The use of ambient air quality modeling to estimate individual and population exposure for human health research: a case study of ozone in the Northern Georgia Region of the United States.

Ambient monitors are commonly used to estimate exposure for epidemiological studies, and air quality modeling is infrequently applied. However air quality modeling systems have the potential to alleviate some, although not all, of the limitations of monitoring networks. To investigate this application, exposure estimates were generated for a case study high ozone episode in the Northern Georgia Region of the United States based on measurements and concentration estimates from an air quality modeling system. Hourly estimates for 2268 4-km by 4-km gridcells were generated in a domain that includes only eight ozone monitors.
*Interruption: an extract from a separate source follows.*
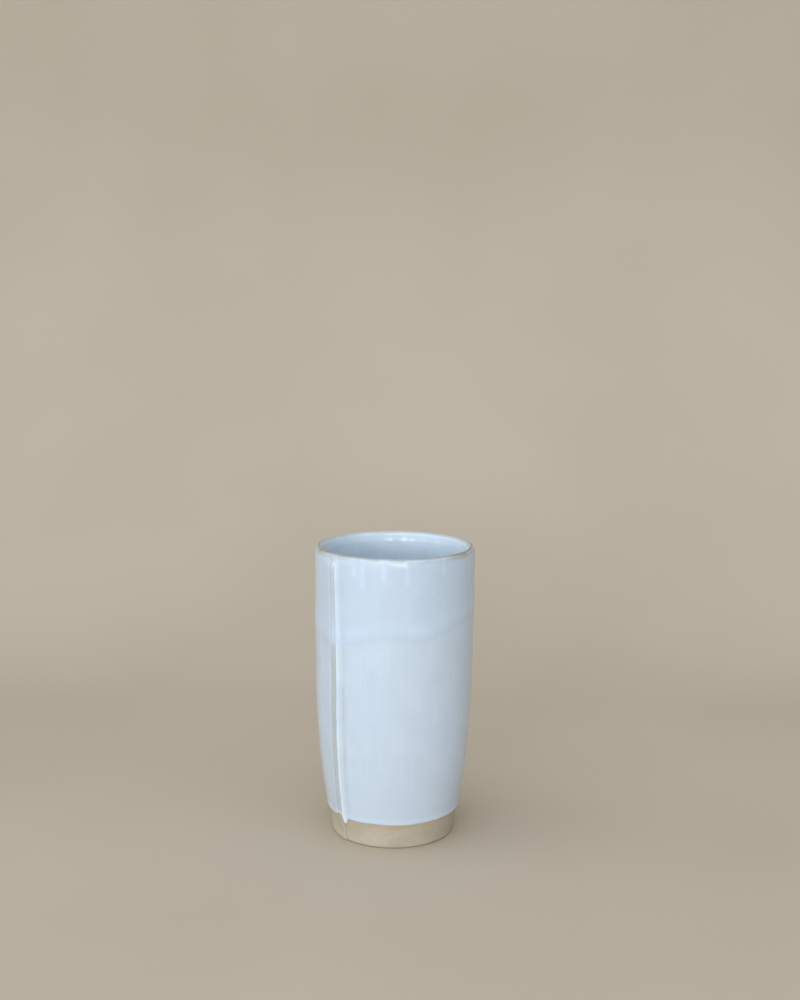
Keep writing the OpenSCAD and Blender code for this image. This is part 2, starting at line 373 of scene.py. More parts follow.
# %% Section of the slab
ROUND_STEPS = 9
LIP_STEPS = 25
BARE_STEP, HIDDEN_STEP = 0.4, 4.0
BARE_TOP, HIDDEN_START = 15.0, 16.0
INSIDE_LOW = [0, 0.5, 2, 4.2, 8]
quarter_round = 1 - np.cos(np.linspace(0, np.pi / 2, ROUND_STEPS))
bare_heights = np.arange(FOOT_ROUND + BARE_STEP, BARE_TOP, BARE_STEP)
hidden_heights = np.arange(HIDDEN_START, LIP_START - 2, HIDDEN_STEP)
upper_heights = np.append(hidden_heights, [LIP_START - 2, LIP_START - 1])
outside_heights = np.concatenate([FOOT_ROUND * quarter_round, bare_heights, upper_heights])

inside_rows = rows_at(INSIDE_LOW + list(upper_heights), 180)
slab_rows = inside_rows + lip_rows(180, 0, LIP_STEPS) + rows_at(outside_heights[::-1], 0)
slab_z, slab_tilt = np.array(slab_rows).T
print("rows in the section of the slab:", len(slab_rows))

# %% Spin and press the slab
CLAY_WEAR = [(0.05, 3.2, 2.2, 7), (0.03, 30, 0.9, 3)]
WEAR_START = 0.8
LEDGE_ANGLE = SLIP_THICK / MM_PER_DEGREE
AFTER_EDGE, BEFORE_EDGE, AT_EDGE = 4.0, 3.0, 0.1
plain_angle = 360 - LAP_ANGLE - LEDGE_ANGLE - AFTER_EDGE
slab_spans = [(LAP_ANGLE, 18), (AFTER_EDGE, 12), (plain_angle, 228), (LEDGE_ANGLE, 1),
              (LAP_ANGLE - BEFORE_EDGE, 20), (BEFORE_EDGE - AT_EDGE, 40), (AT_EDGE, 3)]


def clay_wear(turns, z):
    """Small dents and ridges that the sponge and the table leave in bare clay."""
    return noise_sum(turns, z, CLAY_WEAR) * smooth(z, 0, WEAR_START)


def fill_ends(piece, rows, columns):
    """Closes both open ends of a spun form, at its first and last column, with one face each."""
    for column in (0, columns - 1):
        select_only(piece, "VERT", lambda vertex: vertex.index // rows == column)
        bpy.ops.mesh.edge_face_add()


def make_slab_wall():
    """The wall: one slab, a full round and a lap long."""
    piece = draw_section("slab_wall", *on_skin(slab_z, slab_tilt, 0), -LAP_ANGLE)
    turns = spin_section(piece, slab_spans) - LAP_ANGLE
    outside = slab_tilt < 90
    thick = wall_thick(slab_z)
    under_lap = (turns > 360 - LAP_ANGLE - LEDGE_ANGLE / 2)[:, None]
    scarf = scarf_left(turns)[:, None]
    tail = -(1 - scarf) * thick * (turns < 0)[:, None]
    flap_under = -(scarf * thick + SLIP_THICK) * under_lap
    round_turns = np.where(turns < 0, turns + 360, turns)
    swell = hand_swell(round_turns, slab_z)
    outer = tail + lap_lift(turns, slab_z) * (turns > 0)[:, None] + clay_wear(round_turns, slab_z)
    out = np.where(outside, outer, flap_under) * np.abs(np.cos(np.radians(slab_tilt)))
    radius, height = on_skin(slab_z, slab_tilt, out)
    press(piece, turns, radius + swell, height)
    fill_ends(piece, len(slab_z), len(turns))
    return piece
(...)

Individual and population-based ozone exposures were estimated using multiple approaches, including area-weighted average of modeled estimates, nearest monitor, and spatial interpolation by inverse distance weighting and kriging. Results based on concentration fields from the air quality modeling system revealed spatial heterogeneity that was obscured by approaches based on the monitoring network. With some techniques, such as spatial interpolation, monitoring data alone was insufficient to estimate exposure for certain areas, especially for rural populations. For locations far from ozone monitors, the estimates from the nearest monitor approach tended to overestimate exposure, compared to modeled estimates. Counties in which one or more monitors were present had statistically higher population density and modeled ozone estimates than did counties without monitors (p-value <0.05). This work demonstrates the use of air quality modeling to generate higher spatial and temporal resolution exposure estimates, and compares the advantages of this approach to traditional methods that use monitoring data alone. The air quality modeling method faces its own limitations, such as the need to thoroughly evaluate concentration estimates and the use of ambient levels rather than personal exposure.